### Task description
Restate all of the data exactly.

### Stored data
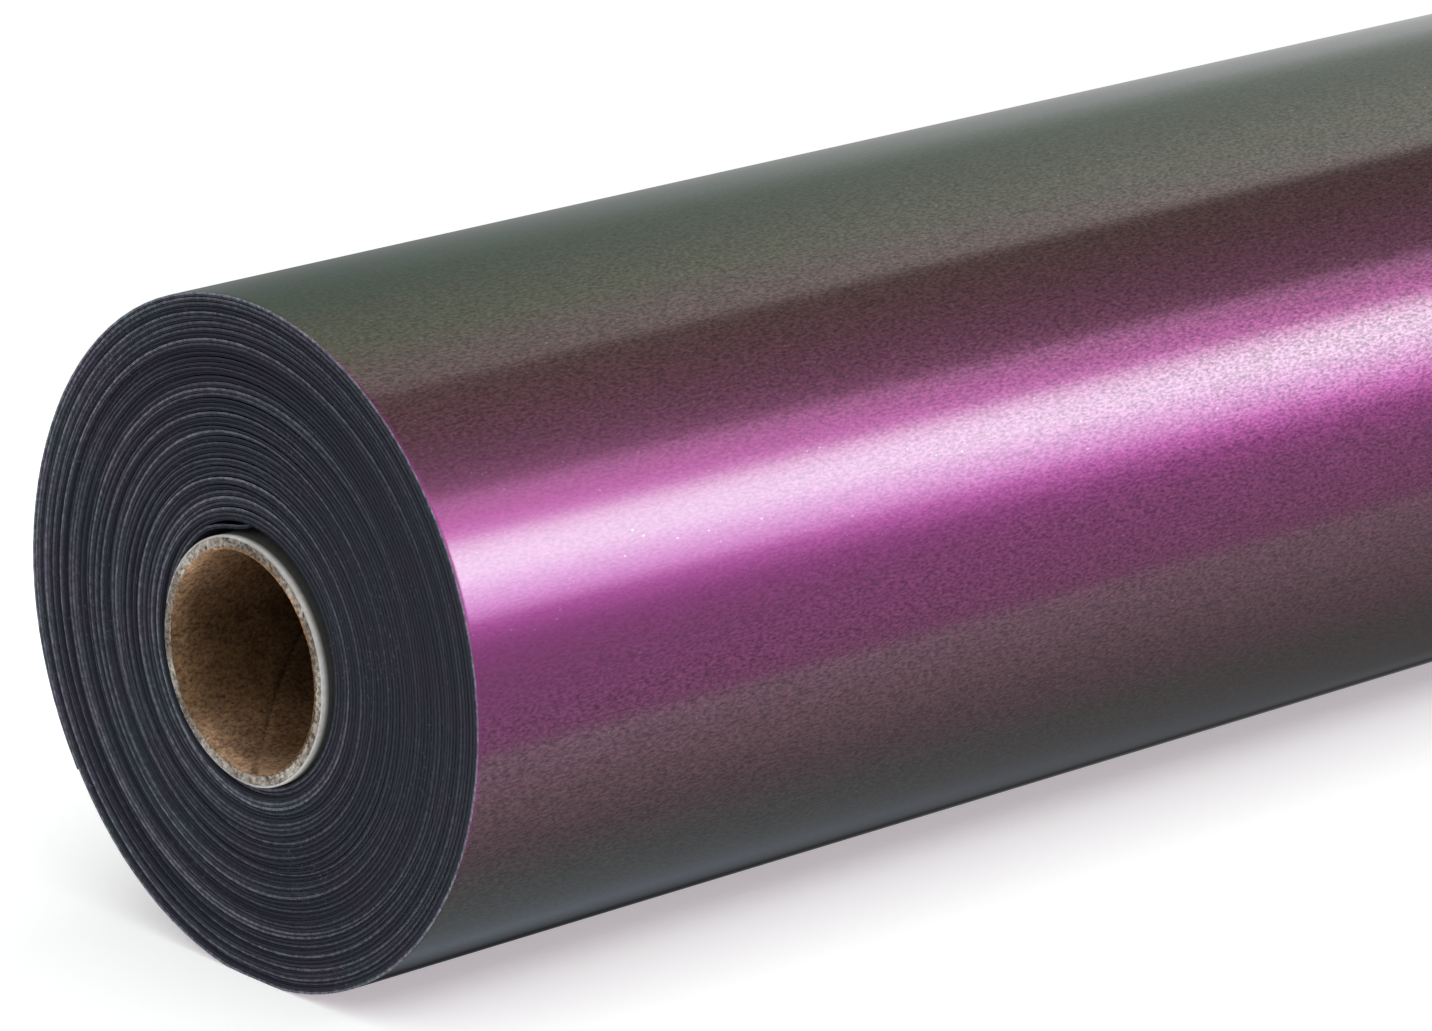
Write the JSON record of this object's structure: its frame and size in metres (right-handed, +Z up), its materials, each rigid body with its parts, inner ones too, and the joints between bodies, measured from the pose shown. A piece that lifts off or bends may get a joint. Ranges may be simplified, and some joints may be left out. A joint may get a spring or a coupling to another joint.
{
  "type": "roll of self-adhesive film",
  "caption": "Wide roll of colour-shift self-adhesive film with its release liner, wound on a spiral-wound cardboard core and lying on its side.",
  "frame": {"origin": "on the core's axis, at the roll's mid-length", "axes": "+X along the core's axis, from the end that the picture shows to the far end; +Z up, with the roll lying on the flat on its underside; the tail's edge is on the +Y side"},
  "size_m": [0.614, 0.1592, 0.1577],
  "materials": {
    "kraft_paper": "matte",
    "chipboard": "matte",
    "wrap_paper": "satin",
    "liner_paper": "satin",
    "pearl_film": "gloss",
    "clear_tape": "gloss"
  },
  "bodies": {
    "root": {"core_inner_ply": "kraft_paper", "core_board": "chipboard", "core_outer_ply": "wrap_paper", "core_tapes": "clear_tape", "release_liner": "liner_paper", "colour_film": "pearl_film", "tail_tapes": "clear_tape"}
  },
  "joints": []
}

### Completed task
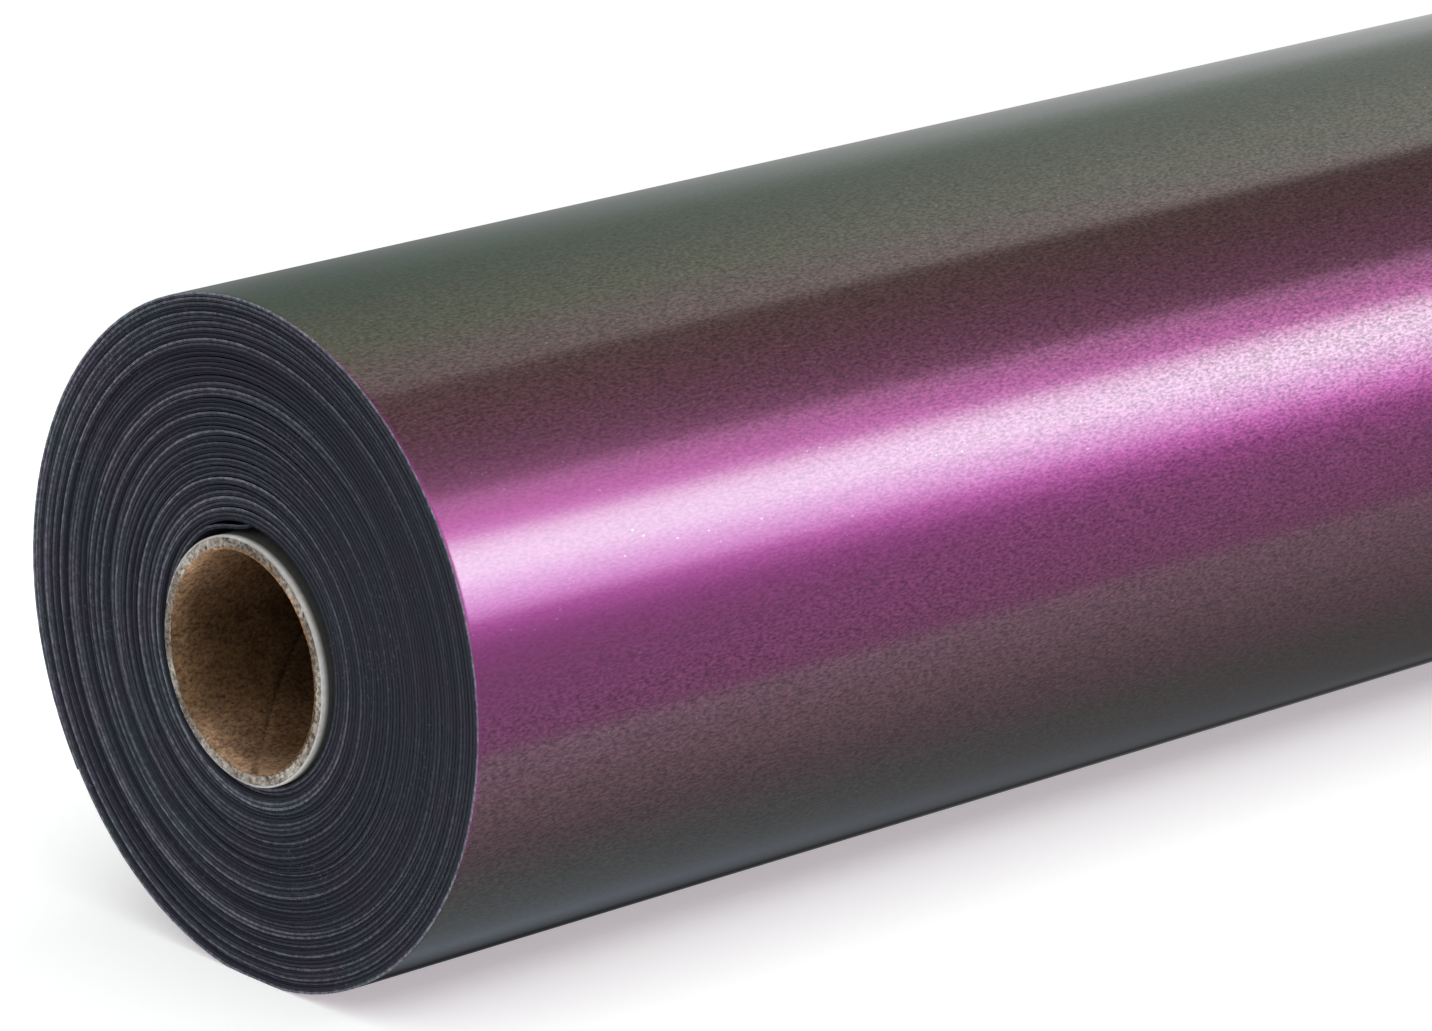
Write the JSON record of this object's structure: its frame and size in metres (right-handed, +Z up), its materials, each rigid body with its parts, inner ones too, and the joints between bodies, measured from the pose shown. A piece that lifts off or bends may get a joint. Ranges may be simplified, and some joints may be left out. A joint may get a spring or a coupling to another joint.
{
  "type": "roll of self-adhesive film",
  "caption": "Wide roll of colour-shift self-adhesive film with its release liner, wound on a spiral-wound cardboard core and lying on its side.",
  "frame": {"origin": "on the core's axis, at the roll's mid-length", "axes": "+X along the core's axis, from the end that the picture shows to the far end; +Z up, with the roll lying on the flat on its underside; the tail's edge is on the +Y side"},
  "size_m": [0.614, 0.1592, 0.1577],
  "materials": {
    "kraft_paper": "matte",
    "chipboard": "matte",
    "wrap_paper": "satin",
    "liner_paper": "satin",
    "pearl_film": "gloss",
    "clear_tape": "gloss"
  },
  "bodies": {
    "root": {"core_inner_ply": "kraft_paper", "core_board": "chipboard", "core_outer_ply": "wrap_paper", "core_tapes": "clear_tape", "release_liner": "liner_paper", "colour_film": "pearl_film", "tail_tapes": "clear_tape"}
  },
  "joints": []
}